Norse Period.
Who then settled the dales, cleared the forest, drained the swamps, and made the wilderness into fields and farms?
Let us walk to-day through the valleys to the north of the village, and ask by the way what the country can tell us of its history.
Leaving the church we come in a few minutes to Yewdale Beck. Why "beck?" Nobody here calls it "brook," as in the Saxon south, nor "burn," as in the Anglian north. In the twelfth century, as now, the name was "Ywedallbec," showing that it had been named neither in Anglian nor in Saxon, but by inhabitants who talked the language of the Vikings.
The house on the hill before us, above fields sloping to the flats, is the Thwaite house. Thveit in Iceland, which the Norsemen colonized, means a field sloping to a flat. On the wooded hill behind it are enclosures called the high and low Guards—"yard" would be the Saxon word; gardhr is the Norse, becoming in our dialect sometimes "garth" and sometimes "gard" or "guard."
At the Waterhead the signpost tells us to follow the road to Hawkshead, anciently Hawkens-heved or Hawkenside—Hauk's or Hákon's headland or seat.
Taking the second turn to the left we go up the ravine of Tarn Hows Gill (Tjarn-haugs-gil), and reach a favourite spot for mountain views. Above and around the moorland lake rise the Langdale Pikes (Langidalr there is also in Iceland), Lingmoor (lyng-mor), Silver How (Sölva-haugr), Loughrigg (loch-hryggr), Fairfield (fær-fjall), Red Screes (raud-skridhur), and on the left Weatherlam (vedhr-hjalmr) and all the fells and dales, moors and meres, which cannot be named without talking Norse.
Descending to the weir which was built by the late Mr. Marshall, to throw into one the three Monk Coniston Tarns, as the sheet of water is still called, a broken path leads us down past the waterfall of Tom or Tarn Gill, romantically renamed Glen Mary, and now even "St. Mary's Glen," and out upon the road opposite Yewtree House, behind which stood the famous old yew blown down in the storm of 22nd December, 1894. Turning to the right, we pass Arnside (Arna-sidha or setr, Ami's fellside or dairy) and Oxenfell (öxna-fell), and soon look down upon Colwith (Koll-vidhr, "peak-wood" from the peaked rocks rising to the left above it; or Kol-vidhr, wood in which charcoal was made). We quit the road to Skelwith (skál-vidhr, the wood of the scale or shed) and descend to Colwith Feet (fit, meadow on the bank of a river or lake), and ascend again to Colwith Force (fors, waterfall), and pass the Tarn to Fell Foot, an old manor house, bought in 1707 by Sir Daniel Fleming's youngest son Fletcher, ancestor of the Flemings of Rayrigg, who placed his coat of arms over the door (as Mr. George Browne of Troutbeck says—Cumb. and West. Antiq. Soc. Transactions, vol. xi., p. 5).

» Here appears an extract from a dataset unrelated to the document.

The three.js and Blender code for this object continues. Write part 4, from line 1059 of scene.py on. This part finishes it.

Permission is readily given to view the terraced mound behind the house, in which Dr. Gibson and Mr. H. S. Cowper have recognized a Thingmount such as the Vikings used for the ceremonies of their Thing or Parliament. There was one in Dublin, the Thingmote; the Manx Tynwald is still in use; and the name Thingvöllr (thing-field) survives at Thingwall in Cheshire, South Lancashire, and Dumfriesshire. On the steps of the mound the people stood in their various ranks while the Law-speaker proclaimed from the top the laws or judgments decreed by the Council. Eastward from the mount, to make the site complete, a straight path should lead (as in the Isle of Man) to a temple by a stream or well; and around should be flat ground enough for the people to camp out, for they met at midsummer and spent several days in passing laws, trying suits, talking gossip, driving bargains, and holding games—as if it were Grasmere Sports and Wakefield Competition, hiring fair and cattle market, County Council and Assizes, all rolled into one. These requirements are perfectly met by this site, which is also in a conveniently central position, with Roman roads and ancient paths leading to it in all directions through Lakeland.

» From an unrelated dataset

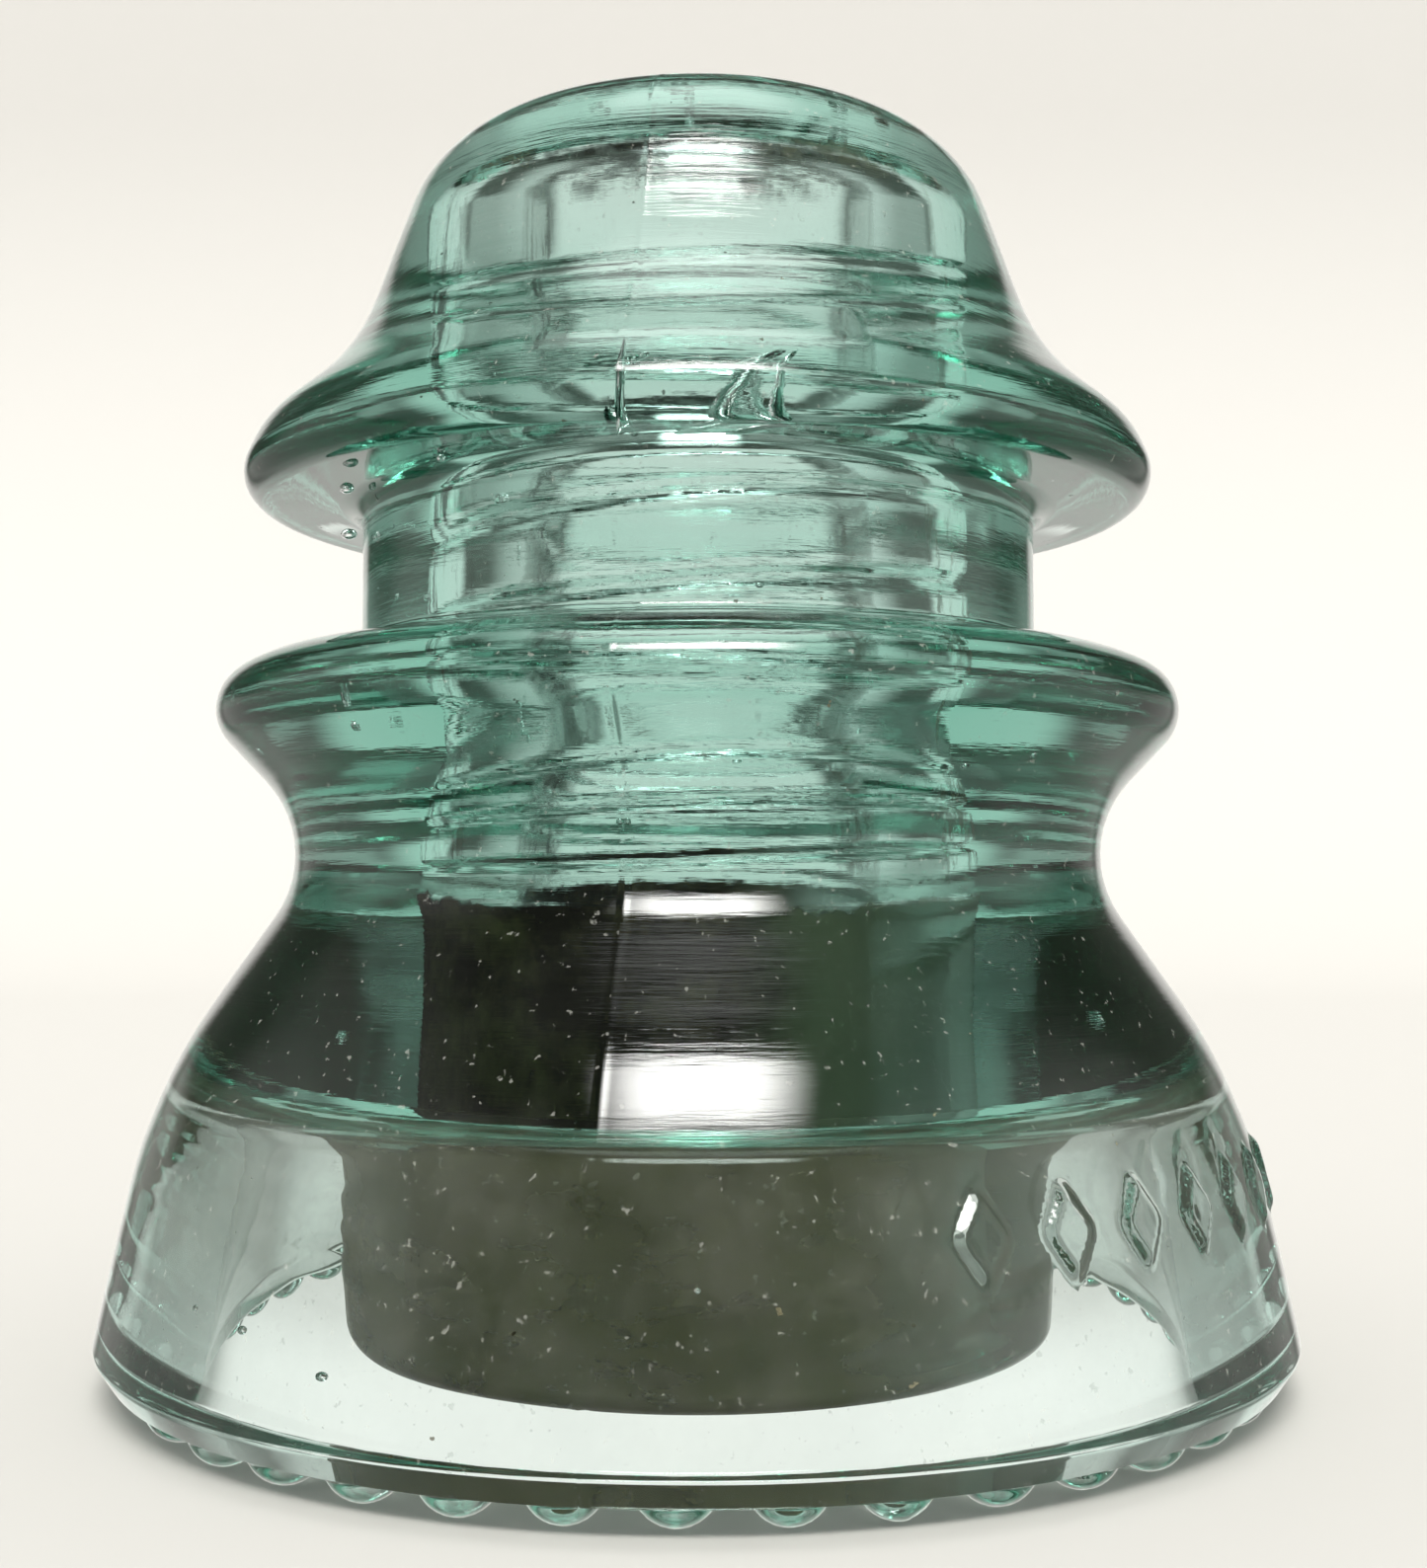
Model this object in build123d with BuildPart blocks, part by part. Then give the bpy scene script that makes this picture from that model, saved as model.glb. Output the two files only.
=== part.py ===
"""Pin insulator: one pressed-glass moulding with a wire groove, a skirt with drip
points, an inner petticoat and a threaded pinhole.

Millimetres, +Z up. The origin is on the axis, in the plane of the drip tips that the
insulator rests on. -Y is the front, and the mould seam plane is close to it.
"""

import os
from math import atan, cos, degrees, radians, sin, tan

from build123d import *

# ---- Driving dimensions -------------------------------------------------------------

skirt_diameter = 85.96  # to the sharp skirt edge; its rounding takes off 0.2
total_height = 93.8

# Crown: a shallow cap that runs tangentially into the shoulder.
cap_radius = 43.6
cap_half_angle = 19.0

# Outer corners before rounding, from the shoulder down: (radius, height, rounding).
shoulder = (20.4, 89.25, 9.2)
crown_foot = (26.0, 73.4, 17.8)
flange_top = (32.6, 67.9, 6.1)
flange_tip = (34.7, 62.9, 2.1)
column_top = (25.1, 62.9, 1.8)
column_foot = (25.1, 52.4, 0.9)
ridge_top = (32.2, 51.35, 8.5)
ridge_tip = (37.4, 48.5, 3.3)
neck = (27.5, 38.05, 7.8)
cone_foot = (37.3, 23.8, 31.0)
band_top = (40.2, 16.75, 29.0)

# Rim under the skirt: a rounded edge, a bevel, then a flat ring with the drip points.
edge_height = 3.5
edge_rounding = 0.8
rim_height = 1.85
rim_outer = (41.9, rim_height, 0.1)
rim_inner = (35.75, rim_height, 0.75)

# Rain groove between the skirt and the petticoat; it narrows upwards, so the plunger
# that pressed it could draw out.
groove_top_outer = (33.2, 19.9, 2.5)
groove_top_inner = (27.3, 19.9, 2.5)

# Petticoat around the pinhole mouth.
petticoat_height = 2.1
petticoat_radius = 25.9
petticoat_rounding = 1.5

# Pinhole for a 1 inch pin: a plain lead-in, then a tapered hole with a thread of narrow
# ridges between wide flats.
lead_in_radius = 14.0
lead_in_top = 30.4
ledge_height = 0.6
ledge_rounding = 0.1
taper = 1 / 48
thread_root_radius = 13.8
thread_pitch = 25.4 / 4
thread_depth = 1.0
thread_ridge_width = 2.6
thread_start = 32.0
thread_turns = 7.2
pinhole_top = 85.6
pinhole_top_rounding = 4.0

# Drip points: round beads on a pitch circle, hanging from the rim ring.
drip_count = 40
drip_circle_radius = 39.3
drip_half_width = 2.45
drip_first_angle = -91.3

# Raised lozenges on the skirt band.
mark_count = 7
mark_first_angle = -66.5
mark_pitch_angle = 8.6
mark_centre_height = 15.2
mark_height = 5.0
mark_width = 3.4
mark_rounding = 0.5
mark_proud = 0.4
mark_root = 0.8
mark_draft = 20.0

# ---- Derived sizes ------------------------------------------------------------------

skirt_radius = skirt_diameter / 2
skirt_edge = (skirt_radius, edge_height, edge_rounding)
cap_end = (
    cap_radius * sin(radians(cap_half_angle)),
    total_height - cap_radius * (1 - cos(radians(cap_half_angle))),
)

pinhole_start_height = lead_in_top + ledge_height
pinhole_end_radius = thread_root_radius - taper * (pinhole_top - pinhole_start_height)

petticoat_outer = (petticoat_radius, petticoat_height, petticoat_rounding)
petticoat_inner = (lead_in_radius, petticoat_height, petticoat_rounding)
lead_in_end = (lead_in_radius, lead_in_top, ledge_rounding)
pinhole_start = (thread_root_radius, pinhole_start_height, ledge_rounding)
pinhole_end = (pinhole_end_radius, pinhole_top, pinhole_top_rounding)

band_slope = (skirt_radius - band_top[0]) / (band_top[1] - edge_height)

# Every rounded corner of the half section, from the shoulder round to the pinhole.
section_corners = [
    shoulder,
    crown_foot,
    flange_top,
    flange_tip,
    column_top,
    column_foot,
    ridge_top,
    ridge_tip,
    neck,
    cone_foot,
    band_top,
    skirt_edge,
    rim_outer,
    rim_inner,
    groove_top_outer,
    groove_top_inner,
    petticoat_outer,
    petticoat_inner,
    lead_in_end,
    pinhole_start,
    pinhole_end,
]


mark_radius = skirt_radius - band_slope * (mark_centre_height - edge_height)


def band_plane(index, lift):
    """Plane of a lozenge, lifted off the band surface along its normal."""
    angle = radians(mark_first_angle + index * mark_pitch_angle)
    outward = (cos(angle), sin(angle), band_slope)
    centre = (mark_radius * cos(angle), mark_radius * sin(angle), mark_centre_height)
    return Plane(centre, x_dir=(-sin(angle), cos(angle), 0), z_dir=outward).offset(lift)


def cap_sphere_radius(half_width, height):
    """Radius of the sphere whose cap has this half width and height."""
    return (half_width**2 + height**2) / (2 * height)


# ---- Thread ridge: a round section swept along a tapered helix ----------------------

ridge_section_radius = cap_sphere_radius(thread_ridge_width / 2, thread_depth)
root_radius_at_start = thread_root_radius - taper * (thread_start - pinhole_start_height)
helix_radius = root_radius_at_start - thread_depth + ridge_section_radius

with BuildPart() as thread_ridge:
    with BuildLine() as thread_path:
        Helix(
            pitch=thread_pitch,
            height=thread_turns * thread_pitch,
            radius=helix_radius,
            center=(0, 0, thread_start),
            cone_angle=-degrees(atan(taper)),
        )
    with BuildSketch(thread_path.line ^ 0):
        Circle(ridge_section_radius)
    sweep(path=thread_path.line, is_frenet=True)

# ---- Glass body ---------------------------------------------------------------------

with BuildPart() as glass_body:
    # The whole moulding is one half section turned about the axis.
    with BuildSketch(Plane.XZ):
        with BuildLine():
            RadiusArc((0, total_height), cap_end, cap_radius)
            FilletPolyline(
                cap_end,
                *[(radius, height) for radius, height, _ in section_corners],
                (0, pinhole_top),
                radius=[rounding for _, _, rounding in section_corners],
            )
            Line((0, pinhole_top), (0, total_height))
        make_face()
    revolve(axis=Axis.Z)

    # Drip points.
    drip_radius = cap_sphere_radius(drip_half_width, rim_height)
    with Locations((0, 0, drip_radius)):
        with PolarLocations(drip_circle_radius, drip_count, start_angle=drip_first_angle):
            Sphere(drip_radius)

    # Raised lozenges: each is lofted from a wide root inside the glass to its face.
    for index in range(mark_count):
        for lift in (-mark_root, mark_proud):
            with BuildSketch(band_plane(index, lift)) as lozenge:
                spread = -2 * lift * tan(radians(mark_draft))
                half_width = (mark_width + spread) / 2
                half_height = (mark_height + spread) / 2
                Polygon(
                    (0, -half_height),
                    (half_width, 0),
                    (0, half_height),
                    (-half_width, 0),
                )
                fillet(lozenge.vertices(), mark_rounding)
        loft()

    # Pinhole thread.
    add(thread_ridge.part)

glass_body.part.label = "glass_body"

# ---- Export -------------------------------------------------------------------------

os.makedirs("parts", exist_ok=True)
export_step(glass_body.part, "parts/glass_body.step")
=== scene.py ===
"""Looks for a pressed-glass pin insulator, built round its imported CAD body.

Sizes are in millimetres until a mesh is written, because the outline is the CAD outline.
"""

import math
from random import Random

import bmesh
import bpy
import numpy as np
from mathutils import Matrix, Vector, noise


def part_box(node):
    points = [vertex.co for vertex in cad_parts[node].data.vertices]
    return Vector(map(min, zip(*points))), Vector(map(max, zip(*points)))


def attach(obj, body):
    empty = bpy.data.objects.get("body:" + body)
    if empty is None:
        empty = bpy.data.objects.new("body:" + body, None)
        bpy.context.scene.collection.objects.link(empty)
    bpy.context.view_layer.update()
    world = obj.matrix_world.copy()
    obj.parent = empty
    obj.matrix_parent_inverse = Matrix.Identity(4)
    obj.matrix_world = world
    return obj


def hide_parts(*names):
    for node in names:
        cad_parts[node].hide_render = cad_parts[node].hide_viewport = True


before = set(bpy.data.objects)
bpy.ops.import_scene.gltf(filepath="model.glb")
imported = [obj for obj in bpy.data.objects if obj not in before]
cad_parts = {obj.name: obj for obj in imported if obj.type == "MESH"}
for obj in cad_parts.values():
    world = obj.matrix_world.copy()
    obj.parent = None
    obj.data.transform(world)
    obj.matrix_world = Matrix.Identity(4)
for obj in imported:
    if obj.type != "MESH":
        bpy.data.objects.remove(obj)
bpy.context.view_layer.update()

MM = 0.001
BODY = "root"
GLASS_NODE = "glass_body"

low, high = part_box(GLASS_NODE)
TOP = high.z / MM
SKIRT_RADIUS = (high.x - low.x) / 2 / MM

# ---- Outline of the moulding, as rounded corners: (radius, height, rounding) ---------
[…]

From other sources than place-names—from Norse words in the present dialect as analysed by Mr. Ellwood, we learn that the Vikings settled here as farmers. The words they have handed down to their descendants are not fighting words, but farming words—names of agricultural tools and usages, and the homely objects of domestic life.
The Norse settlement appears, therefore, to be an immigration, not of invaders, but of refugees; and the event which first caused it was perhaps the raid of King Harald Fairhair, about 880-890, on the Vikings of the Hebrides, Galloway, and the Isle of Man.
Gradually they spread from the coast into the fells, until they had filled all the hill country; and if we set down their first arrival as about 890, we find that for no less than three hundred years they were left in possession of the lands they settled, and in enjoyment of liberty to make their own laws and to rule their own commonwealth at the Thingmount on which we are standing.